INSTRUCTIONS TO FOLLOW ::
Write out the whole listing, matching it exactly.

COLLECTED MATERIAL ::
---+---
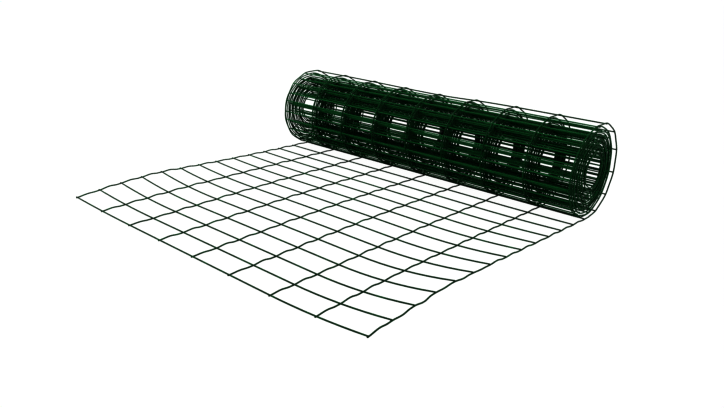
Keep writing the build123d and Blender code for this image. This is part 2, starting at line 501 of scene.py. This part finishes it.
def coated_wires_tree():
    """Geometry Nodes: centre lines become round coated wires, with a bead of coating at every weld."""
    tree = bpy.data.node_groups.new("Coated Wires", "GeometryNodeTree")
    tree_socket(tree, "Skeleton", "NodeSocketGeometry")
    tree_socket(tree, "Wire Diameter", "NodeSocketFloat", 0.0025)
    tree_socket(tree, "Wire Sides", "NodeSocketInt", 8)
    tree_socket(tree, "Weld Size", "NodeSocketVector", (0.004, 0.004, 0.003))
    tree_socket(tree, "Weld Segments", "NodeSocketInt", 8)
    tree_socket(tree, "Wire Material", "NodeSocketMaterial")
    tree_socket(tree, "Weld Material", "NodeSocketMaterial")
    tree.interface.new_socket(name="Geometry", in_out="OUTPUT", socket_type="NodeSocketGeometry")
    nodes, link = tree.nodes, tree.links.new

    def node(kind, **settings):
        made = nodes.new(kind)
        for key, value in settings.items():
            setattr(made, key, value)
        return made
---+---
EXERCISE SOLUTION ::
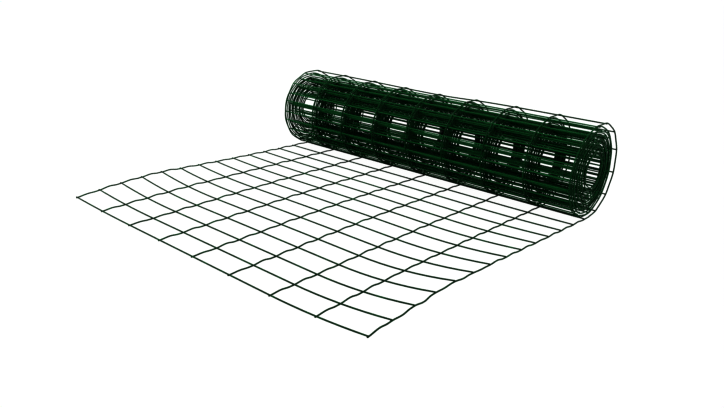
Keep writing the build123d and Blender code for this image. This is part 2, starting at line 501 of scene.py. This part finishes it.
def coated_wires_tree():
    """Geometry Nodes: centre lines become round coated wires, with a bead of coating at every weld."""
    tree = bpy.data.node_groups.new("Coated Wires", "GeometryNodeTree")
    tree_socket(tree, "Skeleton", "NodeSocketGeometry")
    tree_socket(tree, "Wire Diameter", "NodeSocketFloat", 0.0025)
    tree_socket(tree, "Wire Sides", "NodeSocketInt", 8)
    tree_socket(tree, "Weld Size", "NodeSocketVector", (0.004, 0.004, 0.003))
    tree_socket(tree, "Weld Segments", "NodeSocketInt", 8)
    tree_socket(tree, "Wire Material", "NodeSocketMaterial")
    tree_socket(tree, "Weld Material", "NodeSocketMaterial")
    tree.interface.new_socket(name="Geometry", in_out="OUTPUT", socket_type="NodeSocketGeometry")
    nodes, link = tree.nodes, tree.links.new

    def node(kind, **settings):
        made = nodes.new(kind)
        for key, value in settings.items():
            setattr(made, key, value)
        return made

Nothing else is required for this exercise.